6. Interpretability, Limitations, and Future Directions

Mixture-of-Transformer frameworks enhance interpretability via explicit expert selection and chain tracing. For instance, DS-MoE supports visual analysis of “reasoning chains” and delivers chain-consistency scores aligned with human annotations (Roy et al., 24 Sep 2025). Empirical studies indicate near-exclusive specialization between classes and experts at late training stages (Li et al., 30 Oct 2025).

Key limitations include engineering complexity in large expert banks, coordination challenges for dynamic routing especially at scale, and potential router latency overhead in ultra-low-latency settings (Roy et al., 24 Sep 2025). A plausible implication is that more sophisticated, possibly differentiable, router designs (e.g., Gumbel-Softmax) or hierarchical compositions may further improve efficiency and generalization.

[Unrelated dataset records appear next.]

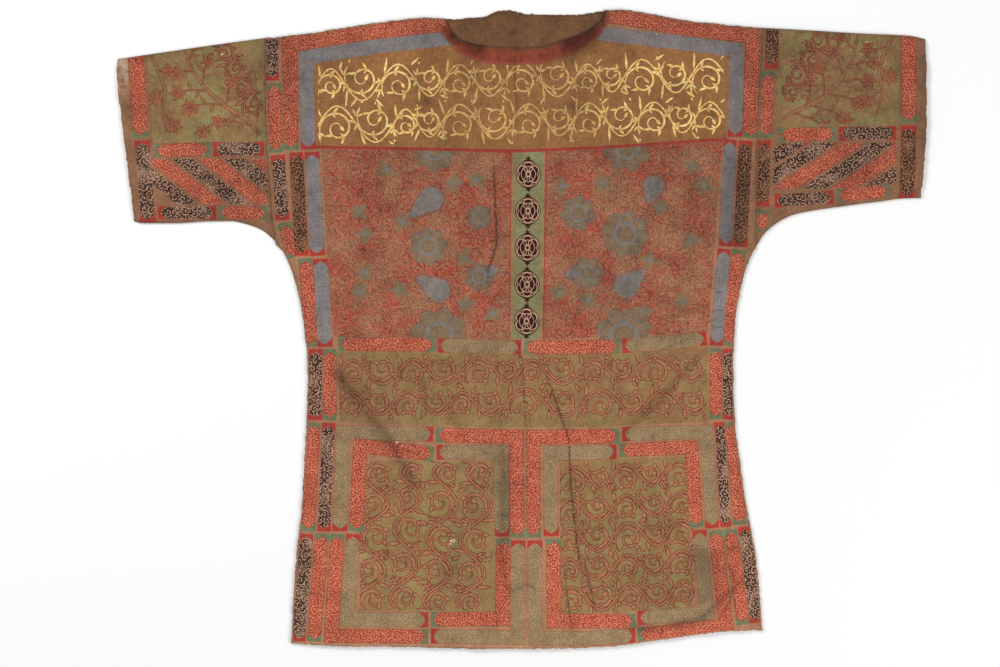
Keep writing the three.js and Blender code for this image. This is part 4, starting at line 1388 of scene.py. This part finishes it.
def blossom(painting, x, y, radius, petals, turn):
    """An open flower of pointed petals."""
    for k in range(petals):
        leaf(painting, "blossom", x, y, turn + k * 360 / petals, radius, radius * 0.27, 0.8)


def branch(painting, route, breadth, twigs, seed):
    """A branch with twigs that carry leaves and end in blossoms."""
    draw = random.Random(seed)
    smooth_route = subdivided(route, BRANCH_STEP)
    painting.ribbon("branch", smooth_route, swelling(len(smooth_route), breadth * 0.5, breadth, 0.2))
    for share, side, reach, petals in twigs:
        index = min(len(smooth_route) - 2, int(share * len(smooth_route)))
        heading = heading_of(*smooth_route[index:index + 2]) + side * draw.uniform(40, 62)
        twig = tendril(*smooth_route[index], heading, reach, side * -0.8, side * 1.6, 8)
        painting.ribbon("branch", twig, swelling(len(twig), 0.7, breadth * 0.45, 0.2))
        for k in (2, 4, 6):
            leaf(painting, "branch", *twig[k], heading + side * (55 if k % 4 else -60), 13, 2.9, side)
        blossom(painting, *twig[-1], draw.uniform(10.5, 13.5), petals, draw.uniform(0, 60))


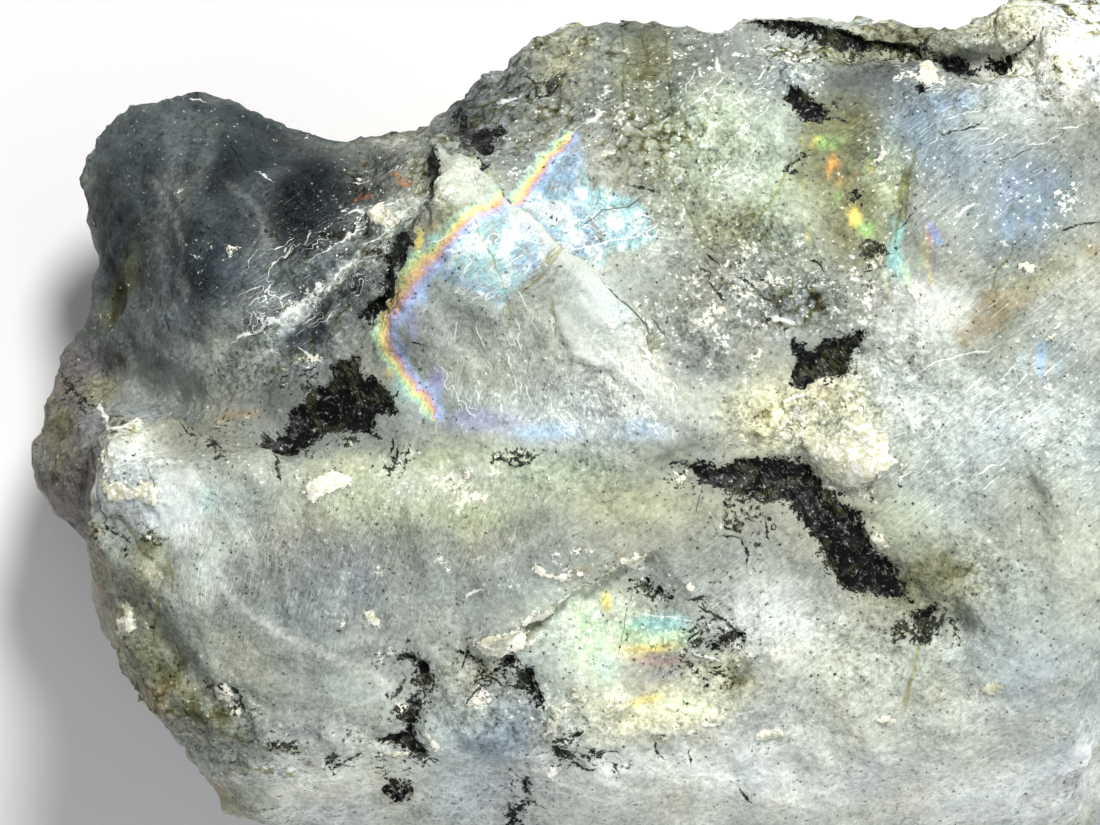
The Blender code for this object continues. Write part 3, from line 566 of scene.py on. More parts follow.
GLITTER = [
    (770, 280, 120, 60, 5, 0.7), (720, 70, 60, 70, 0, 0.9), (620, 120, 70, 40, 0, 0.8),
    (360, 225, 50, 34, 35, 0.9),
    (290, 312, 46, 24, 30, 1.0), (620, 405, 70, 26, 0, 1.0), (540, 380, 70, 40, 0, 0.5),
    (400, 480, 90, 34, 0, 0.6),
    (140, 490, 50, 40, 0, 0.7), (1060, 60, 70, 60, 0, 0.9), (1010, 210, 80, 50, 20, 0.7),
    (1050, 400, 60, 90, 0, 0.7),
    (620, 620, 90, 60, 0, 0.5), (600, 240, 60, 30, 10, 0.8), (800, 60, 30, 50, 0, 1.0),
    (470, 170, 40, 30, 0, 0.5),
    (180, 130, 90, 24, 0, 0.15), (580, 710, 70, 30, 0, 0.7), (880, 340, 60, 60, 0, 0.6),
    (900, 180, 60, 60, 0, 0.6), (680, 200, 60, 60, 0, 0.6), (640, 345, 40, 40, 0, 0.8),
    (520, 150, 40, 30, 0, 0.7),
    (820, 440, 60, 40, 0, 0.8), (200, 710, 70, 30, -30, 0.3), (380, 170, 60, 20, 0, 0.5),
    (950, 110, 60, 20, 0, 0.5),
    (560, 80, 60, 40, 0, 0.5), (1180, 300, 60, 100, 0, 0.7), (240, 470, 50, 30, 0, 0.4),
    (330, 740, 60, 20, 0, 0.4),
]


def drawn(places, outlines, strokes):
    """Distance in millimetres from the nearest edge of what is drawn, positive inside."""
    best = np.full(len(places), -np.inf)
    for outline in outlines:
        best = np.maximum(best, inside(places, outline))
    for half_width, line in strokes:
        best = np.maximum(best, half_width - np.abs(from_line(places, line)))
    return best / SHEET_UNITS

# ------------------------------------------------------------------ joints, cracks and weathering
# Fine joints cross the feldspar. Olive ones hold weathered mica, white ones are healed cracks full
# of crushed grains, and dark ones are open hairlines. Moss-green and rusty stains creep from them.

OLIVE_JOINTS = [
    (1.1, [(476, 222), (486, 246), (497, 270), (508, 300), (512, 320)]),
    (1.6, [(556, 256), (540, 276), (522, 294)]), (0.8, [(550, 254), (534, 272)]),
    (1.0, [(508, 316), (506, 332)]), (1.4, [(553, 304), (556, 330)]),
    (1.7, [(262, 237), (254, 262), (243, 285)]), (1.5, [(350, 270), (322, 318), (295, 360)]),
    (1.3, [(335, 290), (310, 340), (290, 380)]), (3.2, [(125, 250), (116, 290), (110, 330)]),
    (2.4, [(915, 150), (908, 180), (905, 215)]), (2.6, [(905, 170), (898, 205), (895, 240)]),
    (1.4, [(665, 20), (668, 70), (672, 130)]), (1.6, [(640, 30), (648, 60)]),
    (1.4, [(660, 160), (682, 200), (700, 240)]),
    (2.6, [(920, 650), (912, 680), (905, 705)]), (2.4, [(802, 155), (785, 170), (770, 205), (755, 225)]),
    (1.2, [(770, 205), (750, 212), (736, 222)]), (1.2, [(764, 214), (744, 232)]),
    (1.6, [(680, 110), (690, 150)]),
    (1.6, [(120, 520), (140, 545), (152, 560)]), (2.0, [(170, 560), (172, 590)]),
    (1.4, [(156, 600), (152, 640)]),
    (1.4, [(618, 14), (624, 60), (622, 100)]), (1.6, [(1010, 250), (990, 290)]),
    (1.6, [(1180, 250), (1160, 330)]),
]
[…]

Ongoing challenges include optimizing transferability (e.g., via transfer capability distillation), extending mixture architectures to multimodal and continual learning settings, and developing a deeper theory for mixed attention–FFN expert specialization. Adaptive mixtures stand as a primary research direction for scaling, interpretability, and specialization in transformer models (Lu et al., 2024, Li et al., 30 Oct 2025).